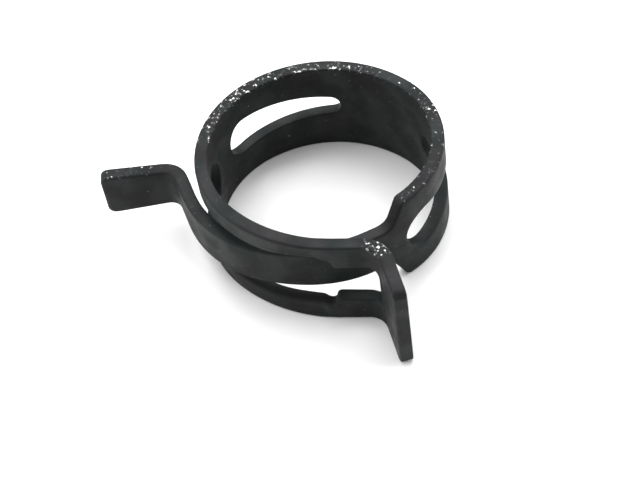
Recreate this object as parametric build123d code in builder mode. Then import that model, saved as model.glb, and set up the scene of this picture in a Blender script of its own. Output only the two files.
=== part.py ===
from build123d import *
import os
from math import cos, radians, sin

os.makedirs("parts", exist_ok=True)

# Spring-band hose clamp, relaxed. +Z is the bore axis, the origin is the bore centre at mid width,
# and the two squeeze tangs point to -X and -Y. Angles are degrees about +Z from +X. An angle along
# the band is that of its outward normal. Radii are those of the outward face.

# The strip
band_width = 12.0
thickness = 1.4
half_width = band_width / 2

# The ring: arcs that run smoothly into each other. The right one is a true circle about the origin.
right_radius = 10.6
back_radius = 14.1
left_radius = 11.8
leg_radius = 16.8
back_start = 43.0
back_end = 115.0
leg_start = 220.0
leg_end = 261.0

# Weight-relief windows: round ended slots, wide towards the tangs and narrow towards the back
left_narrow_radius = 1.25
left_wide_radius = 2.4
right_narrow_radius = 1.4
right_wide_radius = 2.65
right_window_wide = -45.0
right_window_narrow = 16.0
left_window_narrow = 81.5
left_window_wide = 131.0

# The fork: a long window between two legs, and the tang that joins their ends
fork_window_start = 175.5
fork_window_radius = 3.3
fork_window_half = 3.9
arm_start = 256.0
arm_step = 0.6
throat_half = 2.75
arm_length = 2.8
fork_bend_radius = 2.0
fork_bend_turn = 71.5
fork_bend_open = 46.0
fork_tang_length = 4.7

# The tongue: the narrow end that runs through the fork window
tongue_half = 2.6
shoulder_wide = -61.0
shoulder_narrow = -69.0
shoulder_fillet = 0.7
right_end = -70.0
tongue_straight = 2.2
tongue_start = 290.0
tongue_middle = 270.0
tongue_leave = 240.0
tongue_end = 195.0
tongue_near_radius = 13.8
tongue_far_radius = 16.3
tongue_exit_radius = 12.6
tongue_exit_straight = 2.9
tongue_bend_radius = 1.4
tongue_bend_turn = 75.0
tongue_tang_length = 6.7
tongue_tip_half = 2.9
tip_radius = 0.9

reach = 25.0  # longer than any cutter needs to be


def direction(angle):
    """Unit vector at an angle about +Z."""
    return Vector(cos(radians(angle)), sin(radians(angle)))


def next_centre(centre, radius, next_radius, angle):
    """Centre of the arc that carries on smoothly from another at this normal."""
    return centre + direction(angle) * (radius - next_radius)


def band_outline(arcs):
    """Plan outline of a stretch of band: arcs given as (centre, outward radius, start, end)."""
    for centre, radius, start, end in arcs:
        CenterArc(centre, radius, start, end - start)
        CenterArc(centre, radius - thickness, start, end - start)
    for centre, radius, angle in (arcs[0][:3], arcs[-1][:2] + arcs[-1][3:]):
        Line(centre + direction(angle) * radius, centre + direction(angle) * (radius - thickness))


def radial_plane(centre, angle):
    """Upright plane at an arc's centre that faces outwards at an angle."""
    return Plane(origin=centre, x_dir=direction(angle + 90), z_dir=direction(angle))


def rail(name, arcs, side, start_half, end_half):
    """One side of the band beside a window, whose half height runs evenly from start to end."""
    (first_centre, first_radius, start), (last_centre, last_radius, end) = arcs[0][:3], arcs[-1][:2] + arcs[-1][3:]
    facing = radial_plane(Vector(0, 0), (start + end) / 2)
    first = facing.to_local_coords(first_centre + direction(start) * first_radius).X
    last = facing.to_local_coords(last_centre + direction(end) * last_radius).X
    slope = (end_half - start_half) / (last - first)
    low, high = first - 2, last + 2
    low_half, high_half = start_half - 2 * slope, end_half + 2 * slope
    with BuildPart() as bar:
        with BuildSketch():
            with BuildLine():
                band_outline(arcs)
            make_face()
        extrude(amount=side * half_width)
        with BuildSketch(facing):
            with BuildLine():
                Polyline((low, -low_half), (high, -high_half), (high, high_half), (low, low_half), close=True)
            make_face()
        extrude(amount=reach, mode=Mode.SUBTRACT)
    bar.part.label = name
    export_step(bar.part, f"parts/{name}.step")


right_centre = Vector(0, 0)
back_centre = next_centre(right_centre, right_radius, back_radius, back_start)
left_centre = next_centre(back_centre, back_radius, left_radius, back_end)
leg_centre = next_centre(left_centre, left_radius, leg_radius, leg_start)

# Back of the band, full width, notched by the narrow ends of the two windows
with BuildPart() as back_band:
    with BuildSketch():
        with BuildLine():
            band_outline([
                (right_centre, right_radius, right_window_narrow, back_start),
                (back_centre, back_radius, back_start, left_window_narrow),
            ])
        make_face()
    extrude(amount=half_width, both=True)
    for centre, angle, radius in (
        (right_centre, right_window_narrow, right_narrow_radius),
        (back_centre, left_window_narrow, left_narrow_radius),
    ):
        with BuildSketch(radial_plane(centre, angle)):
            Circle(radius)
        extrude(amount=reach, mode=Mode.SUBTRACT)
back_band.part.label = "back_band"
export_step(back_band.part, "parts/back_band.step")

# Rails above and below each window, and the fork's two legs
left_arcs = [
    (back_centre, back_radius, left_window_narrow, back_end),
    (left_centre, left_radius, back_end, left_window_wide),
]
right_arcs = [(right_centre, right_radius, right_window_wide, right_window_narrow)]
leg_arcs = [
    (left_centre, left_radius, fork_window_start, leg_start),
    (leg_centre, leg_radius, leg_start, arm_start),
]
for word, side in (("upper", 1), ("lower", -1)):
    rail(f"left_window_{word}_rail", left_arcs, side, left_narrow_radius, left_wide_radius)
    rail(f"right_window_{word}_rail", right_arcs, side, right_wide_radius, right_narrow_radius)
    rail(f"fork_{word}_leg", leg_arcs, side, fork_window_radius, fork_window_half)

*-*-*

_TASK DESCRIPTION_.
Copy all of the data exactly.

_COMPLETE OUTPUT_.
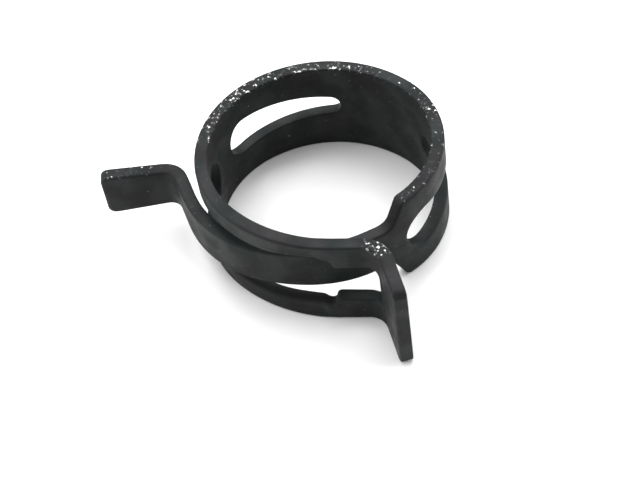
Recreate this object as parametric build123d code in builder mode. Then import that model, saved as model.glb, and set up the scene of this picture in a Blender script of its own. Output only the two files.
=== part.py ===
from build123d import *
import os
from math import cos, radians, sin

os.makedirs("parts", exist_ok=True)

# Spring-band hose clamp, relaxed. +Z is the bore axis, the origin is the bore centre at mid width,
# and the two squeeze tangs point to -X and -Y. Angles are degrees about +Z from +X. An angle along
# the band is that of its outward normal. Radii are those of the outward face.

# The strip
band_width = 12.0
thickness = 1.4
half_width = band_width / 2

# The ring: arcs that run smoothly into each other. The right one is a true circle about the origin.
right_radius = 10.6
back_radius = 14.1
left_radius = 11.8
leg_radius = 16.8
back_start = 43.0
back_end = 115.0
leg_start = 220.0
leg_end = 261.0

# Weight-relief windows: round ended slots, wide towards the tangs and narrow towards the back
left_narrow_radius = 1.25
left_wide_radius = 2.4
right_narrow_radius = 1.4
right_wide_radius = 2.65
right_window_wide = -45.0
right_window_narrow = 16.0
left_window_narrow = 81.5
left_window_wide = 131.0

# The fork: a long window between two legs, and the tang that joins their ends
fork_window_start = 175.5
fork_window_radius = 3.3
fork_window_half = 3.9
arm_start = 256.0
arm_step = 0.6
throat_half = 2.75
arm_length = 2.8
fork_bend_radius = 2.0
fork_bend_turn = 71.5
fork_bend_open = 46.0
fork_tang_length = 4.7

# The tongue: the narrow end that runs through the fork window
tongue_half = 2.6
shoulder_wide = -61.0
shoulder_narrow = -69.0
shoulder_fillet = 0.7
right_end = -70.0
tongue_straight = 2.2
tongue_start = 290.0
tongue_middle = 270.0
tongue_leave = 240.0
tongue_end = 195.0
tongue_near_radius = 13.8
tongue_far_radius = 16.3
tongue_exit_radius = 12.6
tongue_exit_straight = 2.9
tongue_bend_radius = 1.4
tongue_bend_turn = 75.0
tongue_tang_length = 6.7
tongue_tip_half = 2.9
tip_radius = 0.9

reach = 25.0  # longer than any cutter needs to be


def direction(angle):
    """Unit vector at an angle about +Z."""
    return Vector(cos(radians(angle)), sin(radians(angle)))


def next_centre(centre, radius, next_radius, angle):
    """Centre of the arc that carries on smoothly from another at this normal."""
    return centre + direction(angle) * (radius - next_radius)


def band_outline(arcs):
    """Plan outline of a stretch of band: arcs given as (centre, outward radius, start, end)."""
    for centre, radius, start, end in arcs:
        CenterArc(centre, radius, start, end - start)
        CenterArc(centre, radius - thickness, start, end - start)
    for centre, radius, angle in (arcs[0][:3], arcs[-1][:2] + arcs[-1][3:]):
        Line(centre + direction(angle) * radius, centre + direction(angle) * (radius - thickness))


def radial_plane(centre, angle):
    """Upright plane at an arc's centre that faces outwards at an angle."""
    return Plane(origin=centre, x_dir=direction(angle + 90), z_dir=direction(angle))


def rail(name, arcs, side, start_half, end_half):
    """One side of the band beside a window, whose half height runs evenly from start to end."""
    (first_centre, first_radius, start), (last_centre, last_radius, end) = arcs[0][:3], arcs[-1][:2] + arcs[-1][3:]
    facing = radial_plane(Vector(0, 0), (start + end) / 2)
    first = facing.to_local_coords(first_centre + direction(start) * first_radius).X
    last = facing.to_local_coords(last_centre + direction(end) * last_radius).X
    slope = (end_half - start_half) / (last - first)
    low, high = first - 2, last + 2
    low_half, high_half = start_half - 2 * slope, end_half + 2 * slope
    with BuildPart() as bar:
        with BuildSketch():
            with BuildLine():
                band_outline(arcs)
            make_face()
        extrude(amount=side * half_width)
        with BuildSketch(facing):
            with BuildLine():
                Polyline((low, -low_half), (high, -high_half), (high, high_half), (low, low_half), close=True)
            make_face()
        extrude(amount=reach, mode=Mode.SUBTRACT)
    bar.part.label = name
    export_step(bar.part, f"parts/{name}.step")


right_centre = Vector(0, 0)
back_centre = next_centre(right_centre, right_radius, back_radius, back_start)
left_centre = next_centre(back_centre, back_radius, left_radius, back_end)
leg_centre = next_centre(left_centre, left_radius, leg_radius, leg_start)

# Back of the band, full width, notched by the narrow ends of the two windows
with BuildPart() as back_band:
    with BuildSketch():
        with BuildLine():
            band_outline([
                (right_centre, right_radius, right_window_narrow, back_start),
                (back_centre, back_radius, back_start, left_window_narrow),
            ])
        make_face()
    extrude(amount=half_width, both=True)
    for centre, angle, radius in (
        (right_centre, right_window_narrow, right_narrow_radius),
        (back_centre, left_window_narrow, left_narrow_radius),
    ):
        with BuildSketch(radial_plane(centre, angle)):
            Circle(radius)
        extrude(amount=reach, mode=Mode.SUBTRACT)
back_band.part.label = "back_band"
export_step(back_band.part, "parts/back_band.step")

# Rails above and below each window, and the fork's two legs
left_arcs = [
    (back_centre, back_radius, left_window_narrow, back_end),
    (left_centre, left_radius, back_end, left_window_wide),
]
right_arcs = [(right_centre, right_radius, right_window_wide, right_window_narrow)]
leg_arcs = [
    (left_centre, left_radius, fork_window_start, leg_start),
    (leg_centre, leg_radius, leg_start, arm_start),
]
for word, side in (("upper", 1), ("lower", -1)):
    rail(f"left_window_{word}_rail", left_arcs, side, left_narrow_radius, left_wide_radius)
    rail(f"right_window_{word}_rail", right_arcs, side, right_wide_radius, right_narrow_radius)
    rail(f"fork_{word}_leg", leg_arcs, side, fork_window_radius, fork_window_half)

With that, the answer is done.